Mais cette fois-ci, il pourrait bien devoir faire plus que seulement sortir les crocs. «Oui, je devrai aboyer, au minimum.»

Ces déclarations de M. Marleau surviennent au moment où, au lendemain de son investiture, Barack Obama, a fait de la transparence et de l'éthique l'un de ses premiers combats. Lors d'une visite au bâtiment du bureau exécutif d'Eisenhower, il a ordonné aux agences fédérales de revenir à une application plus souple du Freedom of Information Act, l'équivalent américain de la Loi canadienne sur l'accès à l'information.

Vaste enquête

Adoptée par les libéraux de Pierre Elliott Trudeau, la Loi sur l'accès à l'information permet aux citoyens canadiens de demander n'importe quel document qu'une institution fédérale a en sa possession. Cette institution a en principe 30 jours pour le lui remettre. Seules quelques exceptions prévues par la loi, dont la sécurité nationale ou la protection de renseignements personnels, peuvent être invoquées comme motif de refus.

Dans son rapport annuel attendu en mai, M. Marleau recommandera une série de changements, incluant une vaste révision de la gestion de l'information et de la documentation dans l'ensemble du gouvernement fédéral.

«La situation dans les institutions fédérales est au bord de la crise, a-t-il affirmé sans détour. Alors si la gestion de l'information est au bord de la crise, l'accès à cette information-là l'est déjà, en crise.»

Selon lui, la quantité phénoménale d'information et de documentation que détient le gouvernement fédéral est mal gérée, mal répertoriée.

«Je vais prôner une commission royale d'enquête - je dis cela entre guillemets - sur la gestion de l'information au gouvernement canadien», a-t-il déclaré.

Il voudrait qu'un tel exercice ait le même impact que la commission Lambert, dans les années 70, qui a jeté les bases des principes d'imputabilité en matière de gestion des finances au gouvernement fédéral.

Autres solutions

Comme autres solutions, le commissaire suggère notamment que les demandes soient informatisées et que l'obligation de donner 5$ en argent comptant ou par chèque soit modifiée. «Mon petit-fils qui a 6 ans, quand il va faire sa première demande d'accès à l'information, il ne saura même pas c'est quoi, un chèque», a-t-il fait valoir, ajoutant que le montant exigé était nettement insuffisant.

«Il y a une pénurie de personnel: ça, je l'ai clamé dans le dernier rapport annuel, je vais continuer de le clamer», a-t-il ajouté.

Par ailleurs, M. Marleau se défend d'être à l'origine de plusieurs des problèmes observés au cours des dernières années.
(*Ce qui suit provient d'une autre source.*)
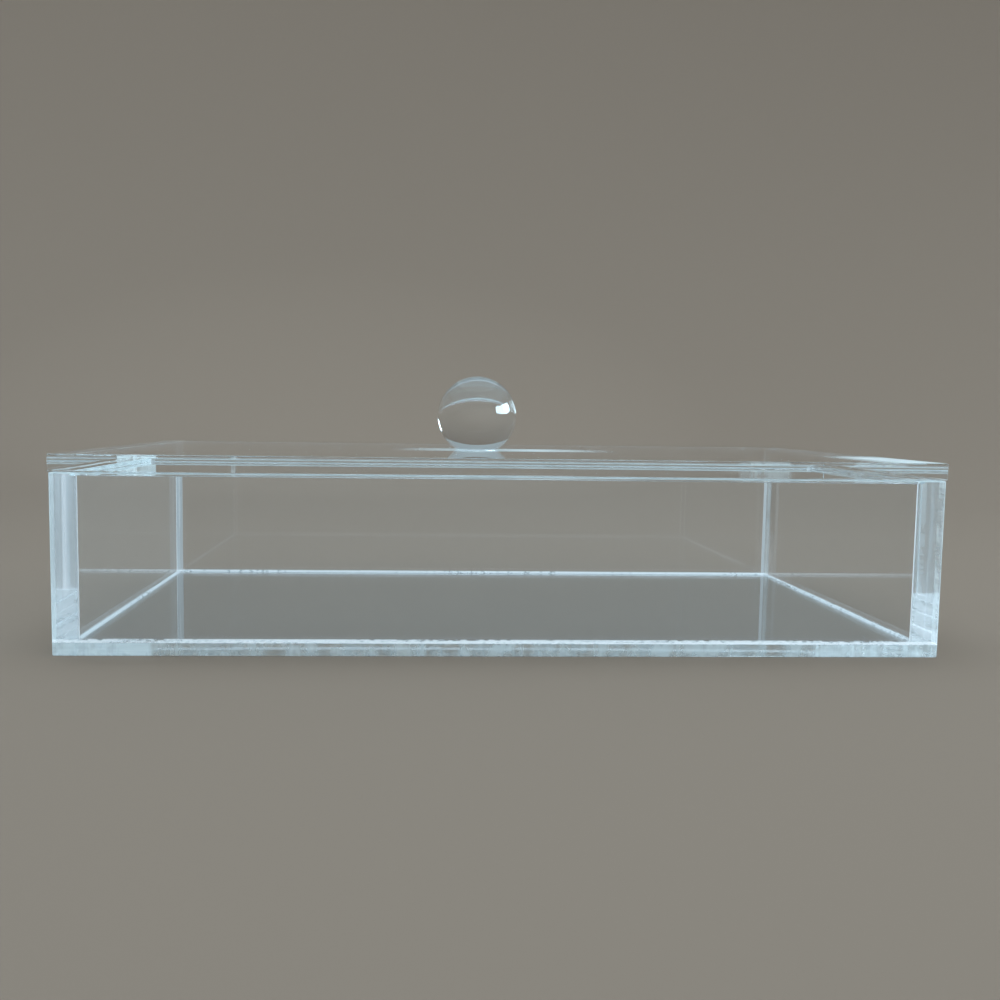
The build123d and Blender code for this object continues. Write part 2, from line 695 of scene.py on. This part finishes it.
@dataclass
class Tray:
    """The base plate, the four walls on it and the cement between them.

    A cemented end runs a hair into its neighbour, so that light passes the joint as it does
    through cement, and each film lies sealed inside that end. Sizes are in millimetres.
    """

    edge_break: float = 0.3
    bond: float = 0.02
    thickest_film: float = 1.0
    film_inset: float = 0.04
    film_skin: float = 0.012
    bead_inset: float = 0.01
    floor_welling: float = 0.5
    front_floor_welling: float = 0.1
    back_welling: float = 1.1
    front_welling: float = 0.25
    face: Material = dressed(SheetFace("long_wall_face"))
    side_face: Material = dressed(SheetFace("side_wall_face", clarity=0.985))
    base_face: Material = dressed(SheetFace("base_plate_face", clarity=0.975))
    plan_edge: Material = dressed(CutEdge(
        "base_plate_edge", Axis.Z, frost=(0.0, 0.42), mark_pitch=1.2, mark_depth=0.002,
        mark_share=0.2, blotch_size=5.0, dull=0.08,
        zones=(
            Zone((-104.0, -57.0), (-79.0, -54.0), 1.0, fade=(2.0, 0.3)),
            Zone((70.0, -57.0), (101.0, -54.0), 0.6, fade=(5.0, 0.3)),
        )))
    long_edge: Material = dressed(CutEdge(
        "long_wall_edge", Axis.Y, frost=(0.35, 0.5), mark_depth=0.002, mark_share=0.1,
        blotch_size=12.0))
    polished_edge: Material = dressed(CutEdge("polished_wall_edge", Axis.Y, frost=(0.03, 0.2)))
    left_edge: Material = dressed(CutEdge("left_wall_edge", Axis.X, frost=(0.3, 0.6)))
    right_edge: Material = dressed(CutEdge("right_wall_edge", Axis.X, frost=(0.0, 0.1)))
    long_cement: Material = dressed(Cement(
        "cement_under_long_walls", Axis.X, cover=0.68, bubble_share=0.5, haze=(0.04, 0.75)))
    left_cement: Material = dressed(Cement("cement_under_left_wall", Axis.Y, haze=(0.04, 0.48)))
    right_cement: Material = dressed(Cement(
        "cement_under_right_wall", Axis.Y, cover=0.6, haze=(0.08, 0.5)))
    front_cement: Material = dressed(Cement(
        "cement_in_front_corners", Axis.Z, cover=-0.1, bead_at=97.4, bead_width=0.3))
    back_left_cement: Material = dressed(Cement(
        "cement_in_back_left_corner", Axis.Z, cover=0.3, streak_width=1.2, bubble_share=0.15,
        haze=(0.4, 0.55), bead_at=102.2, bead_width=0.9))
    back_right_cement: Material = dressed(Cement(
        "cement_in_back_right_corner", Axis.Z, cover=0.3, streak_width=1.2, bubble_share=0.15,
        haze=(0.04, 0.18), bead_at=96.9, bead_width=1.1, bead_haze=0.42))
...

Son arrivée à la tête du commissariat, il y a deux ans, coïncide pourtant avec cette dégradation qu'il dénonce lui-même aujourd'hui.

«Je n'ai pas d'excuses à offrir sur ce dont j'ai hérité», a-t-il lancé, après avoir fait remarquer qu'il a trouvé 1500 dossiers en retard lors de son arrivée en poste.

«On a changé notre méthodologie de travail, notre méthodologie d'enquête, a-t-il ajouté. On essaie d'écourter, au départ, avec une unité de réception, d'éviter les enquêtes pour faire une médiation préalable. Et déjà, on démontre des succès assez importants qui sont dans mon rapport annuel.»

«Il y a beaucoup de choses que l'on doit faire en même temps, a conclu M. Marleau. Mais si on veut vraiment s'attaquer aux raisons des extensions et des délais inouïs, on ne peut que conclure que c'est la gestion de l'information qui doit aussi être traitée, de façon urgente.»